MS, Citi Bullish on Big Oil, but Differ on Shell
- Says the intrinsic value of IOC upstream businesses is currently at 5.3x 2020E EV/debt-adjusted cash flow vs traditional U.S. E&P companies trading at 5.7x.
- Upgrades BP and Repsol to "buy", joining Chevron (CVX), Exxon and ConocoPhillips (COP).
- Cuts Statoil (STO) to "sell" to join Shell, saying ratings reflect concerns over portfolio-shortfall that are not factored into valuation.
- Morgan Stanley's says its analysis shows the 'Big 5' could generate ~$17 bln FCF in Q1, highest level in seven years.
- Yet, MS notes, the sector has not outperformed as investor sentiment stays low and European majors seen as a "show-me" story, as far as FCF growth is concerned, after a weak Q4.

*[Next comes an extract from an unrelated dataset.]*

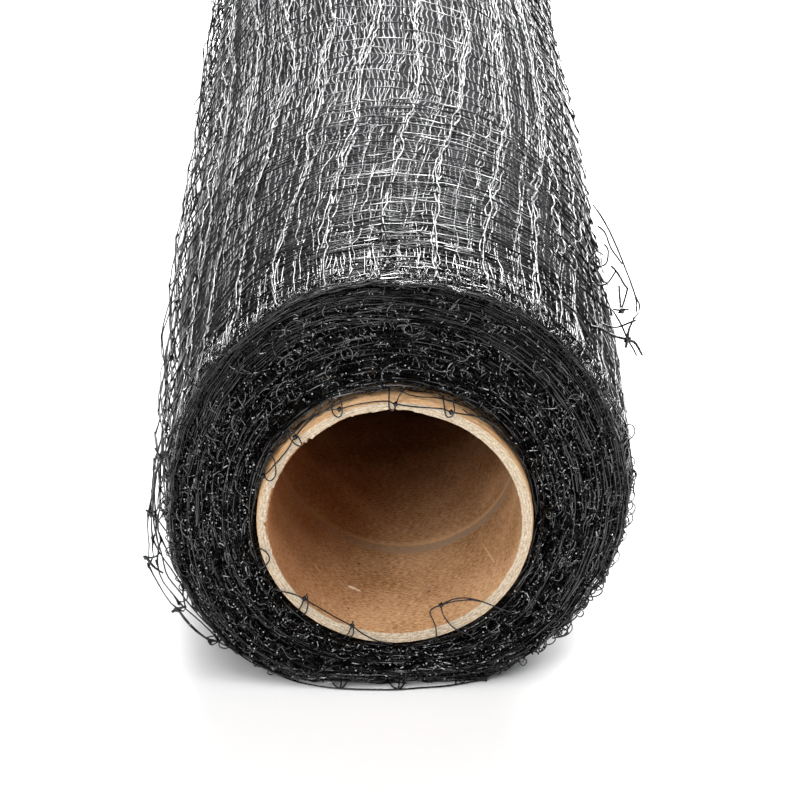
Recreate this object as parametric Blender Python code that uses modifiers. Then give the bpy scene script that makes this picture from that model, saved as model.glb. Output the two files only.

- MS says weak cash generation in Q4, especially vs. Q2 and Q3, resulted in sector's underperformance, particularly Shell's; but expects "the reverse will happen" post Q1 2018.
- MS rates Shell and Total "overweight" are both are among its top picks.
- But, Citi also cautions that while rising FCF may translate into higher shareholder returns, investors should note the industry is probably operating under sustainably low capex.